Your statement is not at all true there are many people who deserve to die. There are people who lack empathy for anyone and they torture and kill other humans for their entertainment. These people do deserve to die and it is irresponsible to allow them to live so that innocent people's lives are in danger. It's people like you that have allowed society to degrade to a point where people think it's okay to enter a school and murder innocent children or to invade a home rape the female children and tie them to a bed and set the house on fire. Those people are happy to be inhumane to anyone who crosses paths with them yet you would prefer to allow them to continue living rather than their future victims I would say that borders on insane.

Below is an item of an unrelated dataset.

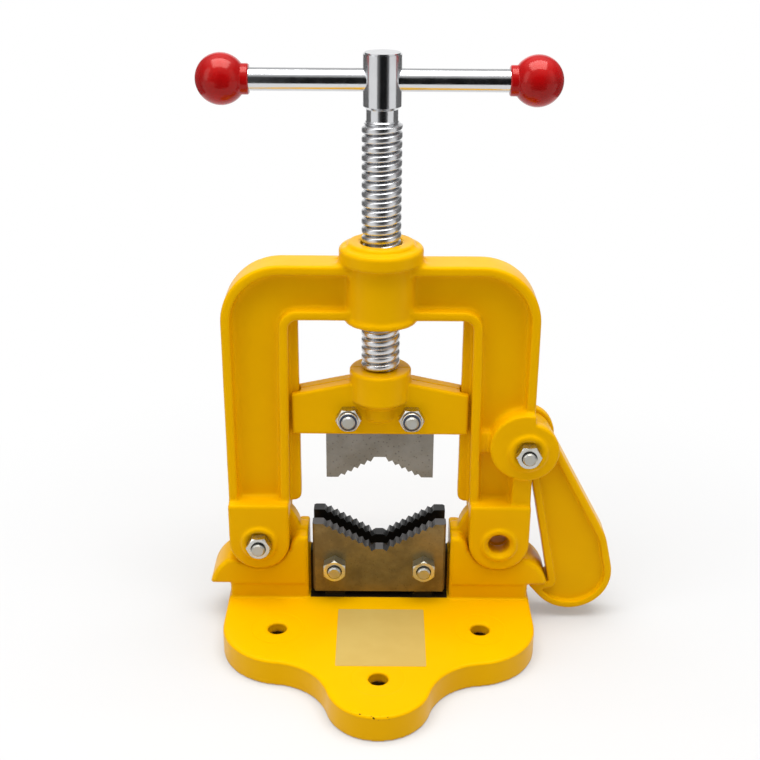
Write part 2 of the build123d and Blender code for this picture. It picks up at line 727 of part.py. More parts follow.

It does not necessarily follow that someone deserves to die just because it is prudent to kill them. Those are distinct, albeit potentially interrelated, questions.
The notion that opposition to state executions is responsible for school shootings, home invasion, rape, arson, etc. is not only unsubstantiated but so extreme as to sound nothing short of ludicrous. All of these have existed alongside state executions and continue to occur where such executions take place, and notably have lower incidence in some nations that do not have state executions than in some of those which do. Nor is execution the only option, since lifetime incarceration is generally also an option. "Keeping society safe" may be one of the weakest argument for state executions, even wen it's given a strong defense which I don't think yours is.

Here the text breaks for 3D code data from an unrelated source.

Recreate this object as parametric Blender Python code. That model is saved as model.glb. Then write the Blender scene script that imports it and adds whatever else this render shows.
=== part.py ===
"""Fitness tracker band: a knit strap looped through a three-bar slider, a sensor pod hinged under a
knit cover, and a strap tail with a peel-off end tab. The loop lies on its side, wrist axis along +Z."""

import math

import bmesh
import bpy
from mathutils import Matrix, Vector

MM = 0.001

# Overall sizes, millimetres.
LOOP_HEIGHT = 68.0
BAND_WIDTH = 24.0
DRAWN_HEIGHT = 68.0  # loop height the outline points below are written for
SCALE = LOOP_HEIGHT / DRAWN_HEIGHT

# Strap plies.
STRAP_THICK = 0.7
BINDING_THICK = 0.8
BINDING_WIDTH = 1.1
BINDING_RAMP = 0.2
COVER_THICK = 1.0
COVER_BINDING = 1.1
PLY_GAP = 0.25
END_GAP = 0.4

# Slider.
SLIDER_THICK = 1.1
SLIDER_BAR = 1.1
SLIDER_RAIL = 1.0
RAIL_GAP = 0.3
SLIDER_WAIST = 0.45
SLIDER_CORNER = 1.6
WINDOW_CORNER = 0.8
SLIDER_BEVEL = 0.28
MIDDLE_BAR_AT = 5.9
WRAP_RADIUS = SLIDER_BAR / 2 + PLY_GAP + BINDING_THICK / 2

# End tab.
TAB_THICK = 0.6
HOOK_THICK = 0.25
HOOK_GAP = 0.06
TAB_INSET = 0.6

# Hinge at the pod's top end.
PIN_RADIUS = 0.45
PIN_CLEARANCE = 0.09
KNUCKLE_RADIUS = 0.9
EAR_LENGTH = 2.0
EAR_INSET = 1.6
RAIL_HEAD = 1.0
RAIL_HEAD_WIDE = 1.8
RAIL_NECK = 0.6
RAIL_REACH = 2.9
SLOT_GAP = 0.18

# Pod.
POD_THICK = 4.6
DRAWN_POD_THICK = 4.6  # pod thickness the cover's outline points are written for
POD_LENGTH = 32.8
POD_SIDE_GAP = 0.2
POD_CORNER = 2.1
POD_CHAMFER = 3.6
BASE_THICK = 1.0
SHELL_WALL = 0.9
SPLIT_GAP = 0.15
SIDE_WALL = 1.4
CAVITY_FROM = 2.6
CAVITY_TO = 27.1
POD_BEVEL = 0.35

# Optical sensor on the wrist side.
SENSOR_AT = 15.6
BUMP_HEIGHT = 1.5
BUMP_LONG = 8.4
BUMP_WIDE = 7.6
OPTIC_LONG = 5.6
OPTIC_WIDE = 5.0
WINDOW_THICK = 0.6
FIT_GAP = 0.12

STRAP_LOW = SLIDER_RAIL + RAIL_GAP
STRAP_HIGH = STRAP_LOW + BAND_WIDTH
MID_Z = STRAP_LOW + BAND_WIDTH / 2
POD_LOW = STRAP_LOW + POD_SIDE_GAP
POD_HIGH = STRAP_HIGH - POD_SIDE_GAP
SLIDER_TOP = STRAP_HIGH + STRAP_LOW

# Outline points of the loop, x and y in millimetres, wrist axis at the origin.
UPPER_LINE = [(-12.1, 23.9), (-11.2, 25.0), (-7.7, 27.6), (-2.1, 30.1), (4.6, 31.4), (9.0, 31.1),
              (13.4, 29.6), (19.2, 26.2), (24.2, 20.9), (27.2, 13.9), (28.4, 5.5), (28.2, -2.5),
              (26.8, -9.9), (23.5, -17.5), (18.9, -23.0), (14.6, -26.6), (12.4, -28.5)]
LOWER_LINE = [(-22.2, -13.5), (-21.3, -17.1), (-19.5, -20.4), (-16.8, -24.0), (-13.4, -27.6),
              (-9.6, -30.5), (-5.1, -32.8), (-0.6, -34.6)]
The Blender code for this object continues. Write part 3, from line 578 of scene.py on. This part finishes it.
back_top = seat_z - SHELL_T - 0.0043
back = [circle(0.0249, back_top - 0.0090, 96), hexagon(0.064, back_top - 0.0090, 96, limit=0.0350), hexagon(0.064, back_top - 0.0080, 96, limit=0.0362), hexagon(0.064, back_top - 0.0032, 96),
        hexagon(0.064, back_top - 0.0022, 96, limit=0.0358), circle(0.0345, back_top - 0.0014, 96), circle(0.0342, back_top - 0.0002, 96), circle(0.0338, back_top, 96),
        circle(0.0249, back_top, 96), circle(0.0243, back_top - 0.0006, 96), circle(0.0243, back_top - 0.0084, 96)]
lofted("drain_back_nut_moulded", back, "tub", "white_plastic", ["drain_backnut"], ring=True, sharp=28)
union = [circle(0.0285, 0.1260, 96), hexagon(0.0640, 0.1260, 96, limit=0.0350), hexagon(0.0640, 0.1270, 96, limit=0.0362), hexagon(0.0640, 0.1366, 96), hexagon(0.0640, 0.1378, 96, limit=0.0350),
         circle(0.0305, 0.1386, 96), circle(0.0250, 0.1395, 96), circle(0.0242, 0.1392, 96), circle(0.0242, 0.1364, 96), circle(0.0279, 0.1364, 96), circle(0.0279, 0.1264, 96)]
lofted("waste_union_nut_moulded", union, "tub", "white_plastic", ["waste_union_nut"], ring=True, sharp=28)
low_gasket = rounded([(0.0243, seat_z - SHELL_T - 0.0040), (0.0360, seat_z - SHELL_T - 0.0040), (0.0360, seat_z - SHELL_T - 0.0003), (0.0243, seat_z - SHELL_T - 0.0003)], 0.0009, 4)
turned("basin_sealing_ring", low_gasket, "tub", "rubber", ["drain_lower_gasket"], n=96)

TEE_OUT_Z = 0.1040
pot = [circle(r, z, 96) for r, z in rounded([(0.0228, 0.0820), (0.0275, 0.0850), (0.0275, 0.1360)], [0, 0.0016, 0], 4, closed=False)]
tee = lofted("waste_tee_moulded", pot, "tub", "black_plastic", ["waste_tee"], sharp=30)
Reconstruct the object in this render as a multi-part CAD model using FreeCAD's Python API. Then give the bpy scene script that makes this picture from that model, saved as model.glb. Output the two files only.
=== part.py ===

One of the problems with the death penalty, is that we're NOT sure the guy's we're executing ARE guilty.. Over the last decade, more than a 100 death row inmates have been found INNOCENT, and released..
So, with a BAD record like that, we oughta STOP that crap.
It doesn't matter if you were or weren't a veteran. It has nothing to do with the debate. That's why I don't start half of my points with "well back in Desert Storm", because it has nothing to do with anything. Now get back on topic and rebuttal the points.
Of course you couldn't capture him. He was on LSD, crack cocaine and a plethera of over 80 different hard drugs. He was either moving too fast or was psychopathic enough while enduced to kill himself without flinching. But if we had caught him...could we have been morally justified to put him away?
So your claim is that less than 1% error over 40 years in the initial conviction is a huge problem with the death penalty? I would say that, with the appeal process that exists the margin of error for execution is very close to zero percent. How many of the people on your list were actually put to death and then found not guilty that is the problem area, what percentage is that figure?
Wrongful conviction is not limited to the death penalty but exists at all levels of sentencing, and presumably occurs at even higher rates for some offenses where the sentence is (regarded as) less severe. if wrongful conviction is enough basis from which to stop using execution, why is it not enough of a basis from which to stop using sentencing?
Moreover, the criminal justice system you are referencing has a very bad record of racism and classism that arguably contributes to higher mortality rates and economic unrest among those demographics... so again why don't we stop the whole criminal justice system? Or, as long as this a bad record is the whole standard for something why don't we just abandon government?
the whole death penalty is a little funny to me. For example; imagine a murderer gets the chair or the injection in this case, so you're gonna punish a murderer by killing another person. if anything lethal injections and everything is the easy way out!